De man stelt dat de inschrijving op basisschool 1 in het belang van het kind is, omdat zij daar al vriendjes heeft en zich op haar gemak voelt. De vrouw daarentegen betoogt dat de inschrijving op basisschool 2 praktischer is, gezien de nabijheid van de school en de mogelijkheid voor het kind om samen met haar andere kinderen naar school te gaan. De voorzieningenrechter heeft vastgesteld dat er een spoedeisend belang is bij de schoolkeuze, maar dat partijen er samen niet uit zijn gekomen. De voorzieningenrechter heeft uiteindelijk besloten dat het kind ingeschreven zal worden op basisschool 2, omdat dit de meest praktische oplossing biedt en het belang van het kind voorop staat.

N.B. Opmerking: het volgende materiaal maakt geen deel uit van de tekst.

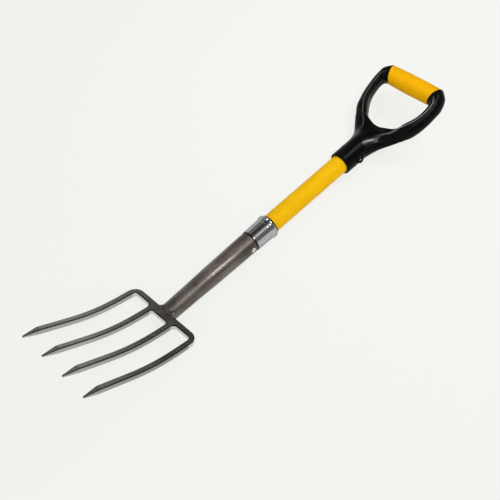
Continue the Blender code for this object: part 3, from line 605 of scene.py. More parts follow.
class Skin:
    """Collects grids of points and joins them into one closed piece."""

    def __init__(self) -> None:
        """Start with no points."""
        self.points: list[Array] = []
        self.quads: list[Array] = []
        self.marks: dict[str, list[Array]] = {"edge": [], "side": []}
        self.count = 0

    def add(self, grid: Array, loop_rows: bool = False, loop_columns: bool = False,
            **marks: Numbers) -> "Skin":
        """Add a grid of points with a face between each four neighbours.

        Args:
            grid: Points in millimetres, rows by columns by three.
            loop_rows: Whether the last row joins the first.
            loop_columns: Whether the last column joins the first.
            marks: What each point carries for its finish as edge and side, from 0 to 1.

        Returns:
            The skin itself.
        """
        index = np.arange(grid[..., 0].size).reshape(grid.shape[:2]) + self.count
        if loop_rows:
            index = np.vstack([index, index[:1]])
        if loop_columns:
            index = np.hstack([index, index[:, :1]])
        self.points.append(grid.reshape(-1, 3))
        self.quads.append(quads_between(index))
        for mark, values in self.marks.items():
            values.append((np.zeros(grid.shape[:2]) + marks.get(mark, 0.0)).ravel())
        self.count += grid[..., 0].size
        return self

    def piece(self, name: str, line: ShaftLine, finish: bpy.types.Material, slot: Slot,
              stands_for: tuple[str, ...], crease: float) -> None:
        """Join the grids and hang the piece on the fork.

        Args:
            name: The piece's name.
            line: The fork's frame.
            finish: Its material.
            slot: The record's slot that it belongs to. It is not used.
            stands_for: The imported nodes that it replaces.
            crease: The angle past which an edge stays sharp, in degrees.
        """
        points = line.carry(np.vstack(self.points))
        quads = np.vstack(self.quads)
        mesh = bpy.data.meshes.new(name)
        mesh.from_pydata(points.tolist(), [], quads.tolist())
        for mark, values in self.marks.items():
            attribute = mesh.attributes.new(mark, "FLOAT", "POINT")
            attribute.data.foreach_set("value", np.concatenate(values).astype(np.float32))
        form = bmesh.new()
        form.from_mesh(mesh)
        bmesh.ops.remove_doubles(form, verts=form.verts, dist=MERGED)
        bmesh.ops.dissolve_degenerate(form, edges=form.edges, dist=COLLAPSED)
        bmesh.ops.recalc_face_normals(form, faces=form.faces)
        open_edges = sum(1 for item in form.edges if not item.is_manifold)
        form.to_mesh(mesh)
        form.free()
        mesh.shade_smooth()
        mesh.set_sharp_from_angle(angle=math.radians(crease))
        mesh.materials.append(finish)
        piece = new_object(name, mesh)
        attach(piece, BODY)
        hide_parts(*stands_for)
        LOG.info("%s: %d faces, %d open edges", name, len(mesh.polygons), open_edges)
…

Daarnaast heeft de voorzieningenrechter de vorderingen van de vrouw om het kind op haar adres in te schrijven en de zorgregeling te wijzigen afgewezen, omdat er geen spoedeisend belang is aangetoond. De proceskosten zijn gecompenseerd, zodat iedere partij zijn eigen kosten draagt. Het vonnis is uitvoerbaar bij voorraad verklaard, wat betekent dat de beslissing direct uitgevoerd kan worden, ook als de man daartegen in beroep gaat.